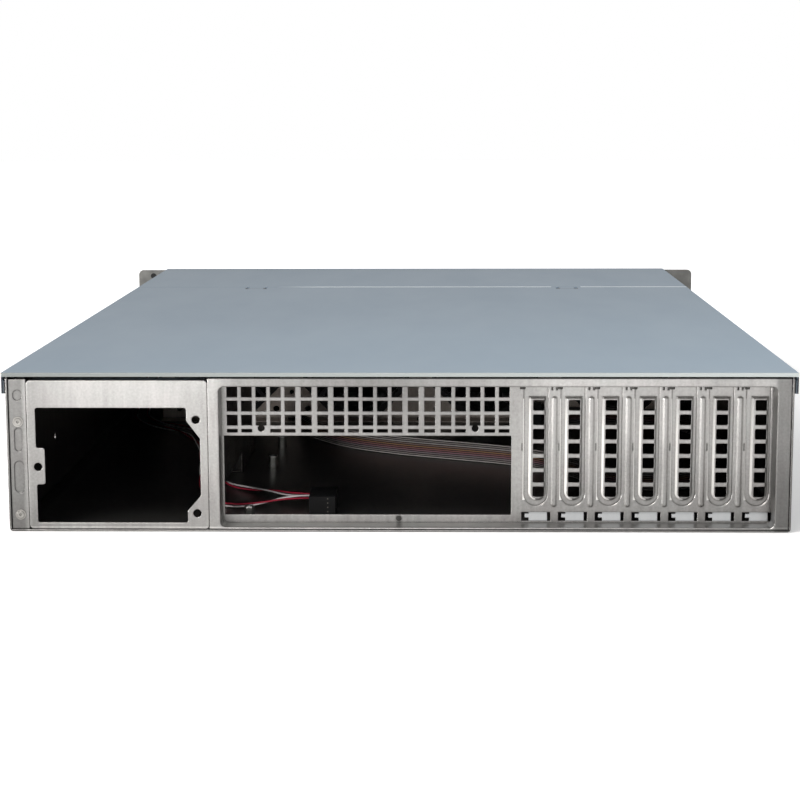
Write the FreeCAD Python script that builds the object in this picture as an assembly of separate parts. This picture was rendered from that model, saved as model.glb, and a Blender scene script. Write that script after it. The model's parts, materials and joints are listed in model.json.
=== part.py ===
import FreeCAD, Part
import math
import os

# ---------------------------------------------------------------------------
# Empty 2U rackmount server case.
# Millimetres. +Z up, the front faces -Y, the rear panel is at +Y.
# The origin is the middle of the footprint, on the surface the case stands on.
# ---------------------------------------------------------------------------

V = FreeCAD.Vector

# Sheet metal and running clearances
tray_sheet = 1.0
bend_radius = 2.0
top_flange_width = 9.0
top_flange_drop = 1.0
panel_sheet = 1.0
lid_sheet = 0.8
seat_gap = 0.3
cut_past = 1.0
same_place = 0.05

# Whole case
case_height = 88.0
case_depth = 650.0
bezel_proud = 3.0
rear_y = (case_depth + bezel_proud) / 2
floor_z = tray_sheet

# Widths along the rear, from the card side to the power supply side
frame_side_gap = 0.5
frame_side_width = 7.4
slot_end_margin = 7.88
slot_count = 7
slot_pitch = 20.32
slot_io_gap = 13.45
io_width = 158.75
io_end_gap = 1.1
column_width = 5.9
plate_gap = 0.3
psu_width = 98.8
post_face_width = 9.4
slots_span = slot_end_margin + (slot_count - 1) * slot_pitch + slot_io_gap
recess_width = slots_span + io_width + io_end_gap
frame_width = frame_side_width + recess_width + column_width
post_span = plate_gap + post_face_width + frame_side_gap
inner_half = (frame_side_gap + frame_width + plate_gap + psu_width + post_span) / 2
body_width = 2 * (inner_half + tray_sheet)

# Rack ears reach from the body to the rack's posts
ear_shoulder = 18.45
ear_edge = 8.75
rack_hole_span = body_width + 2 * ear_shoulder
ear_span = rack_hole_span + 2 * ear_edge

# Side rail holes in the tray walls
rail_hole_radius = 2.1
rail_hole_pitch_y = 400.0
rail_hole_pitch_z = 26.0
rail_hole_height = 44.0

# Lid and fixed front top
front_top_depth = 168.0
lid_joint_gap = 0.4
lid_lip_drop = 2.2
hem_height = 11.4
hem_gap = 0.2
hem_inner_short = 3.6
lid_width = body_width + 2 * (seat_gap + hem_gap + 2 * lid_sheet)
top_side_flange = 12.0
fold_radius = 1.2
ledge_reach = 16.0
ledge_side_gap = 0.3
hook_offset = 121.5
hook_width = 12.4
hook_relief = 2.0
hook_relief_length = 11.0
hook_drop = 5.0
hook_slot_gap = 0.4

# Rear panel: outer frame with a deep recess for board connectors and cards
frame_left = frame_side_gap - inner_half
frame_right = frame_left + frame_width
frame_bottom = 1.6
frame_top_gap = 3.3
frame_top = case_height - frame_top_gap
frame_top_bar = 4.5
recess_left = frame_left + frame_side_width
recess_right = recess_left + recess_width
recess_bottom = 2.2
recess_top = frame_top - frame_top_bar
recess_corner = 4.0
recess_depth = 14.0
recess_edge_fillet = 0.8
frame_top_flange = 4.0

# Vent grille above the board connectors
grille_hole = 5.9
grille_end_gap = 2.9
grille_first_x = recess_right - grille_end_gap
grille_pitch = 8.0
grille_wide_pitch = 9.0
grille_groups = (5, 1, 1, 5, 1, 1, 5)
grille_row_count = 3
grille_row_pitch = 7.9
grille_top_gap = 1.8
grille_slot_gap = 2.0
grille_slot_height = 1.9
grille_round_columns = (2, 16)
grille_round_radius = 1.9
grille_round_drop = 1.5

# Board connector opening
io_left = recess_left + slots_span
io_bottom = 6.55
io_height = 44.45

# Expansion slots, from the one next to the connectors outwards
slot_first_x = io_left - slot_io_gap
slot_width = 13.2
slot_edge_chamfer = 0.5
slot_top_gap = 1.2
slot_top = recess_top - slot_top_gap
slot_bottom = 11.8
slot_rib_offset = slot_pitch / 2
slot_rib_width = 3.4
slot_rib_height = 0.9
slot_rib_slope = 1.0
slot_rib_top_gap = 7.0
slot_rib_bottom = 11.0
slot_notch_width = 1.1
slot_notch_drop = 2.4
slot_notch_pitch = 2.6
tongue_hole_bottom = 3.2
tongue_hole_height = 5.0
tongue_hole_width = 16.0
tongue_hole_shift = -0.3
slit_offset = 7.5
slit_width = 0.6
slit_height = 4.2
slit_z = 44.8

# Slot covers
cover_side_gap = 0.96
cover_width = slot_pitch - 2 * cover_side_gap
cover_sheet = 0.8
cover_bottom = 2.6
cover_tongue_width = 10.2
cover_tongue_shift = -1.5
cover_barb_width = 2.2
cover_barb_bottom = 4.9
cover_barb_height = 2.2
cover_shoulder = 9.2
cover_shoulder_rise = 1.6
cover_tab_length = 11.4
cover_hole = 5.9
cover_hole_width = 6.4
cover_hole_corner = 0.7
cover_hole_count = 7
cover_hole_top_gap = 9.1
cover_hole_last_top = 22.7
cover_play = (-1.6, -0.8, -0.7, -1.0, -0.7, -0.5, -1.4)
plateau_side_gap = 1.8
plateau_share = 0.5
plateau_width = slot_width - 2 * plateau_side_gap
plateau_height = 1.5
plateau_slope = 1.3
plateau_foot_gap = 2.8
plateau_top_gap = 7.2
plateau_bottom = slot_bottom + plateau_foot_gap
cover_screw_depth = 6.0
cover_screw_notch = 2.2
cover_screw_offset = 7.6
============
Required task:
Begin with the first line of the listing and copy exactly through the line that contains "floor_z = tray_sheet", please, keeping both ends and leaving out everything after.

Response:
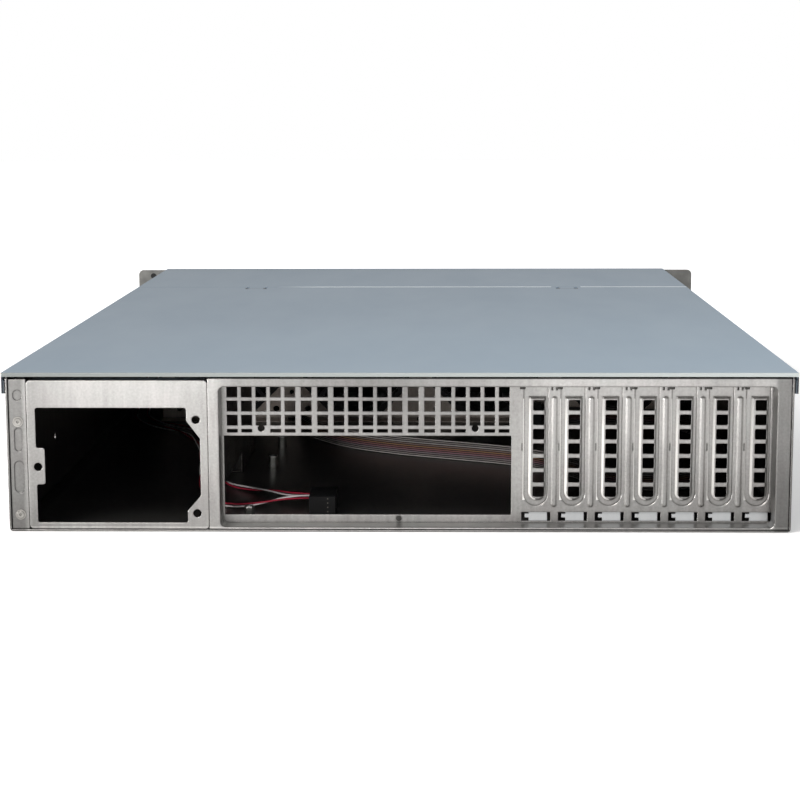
Write the FreeCAD Python script that builds the object in this picture as an assembly of separate parts. This picture was rendered from that model, saved as model.glb, and a Blender scene script. Write that script after it. The model's parts, materials and joints are listed in model.json.
=== part.py ===
import FreeCAD, Part
import math
import os

# ---------------------------------------------------------------------------
# Empty 2U rackmount server case.
# Millimetres. +Z up, the front faces -Y, the rear panel is at +Y.
# The origin is the middle of the footprint, on the surface the case stands on.
# ---------------------------------------------------------------------------

V = FreeCAD.Vector

# Sheet metal and running clearances
tray_sheet = 1.0
bend_radius = 2.0
top_flange_width = 9.0
top_flange_drop = 1.0
panel_sheet = 1.0
lid_sheet = 0.8
seat_gap = 0.3
cut_past = 1.0
same_place = 0.05

# Whole case
case_height = 88.0
case_depth = 650.0
bezel_proud = 3.0
rear_y = (case_depth + bezel_proud) / 2
floor_z = tray_sheet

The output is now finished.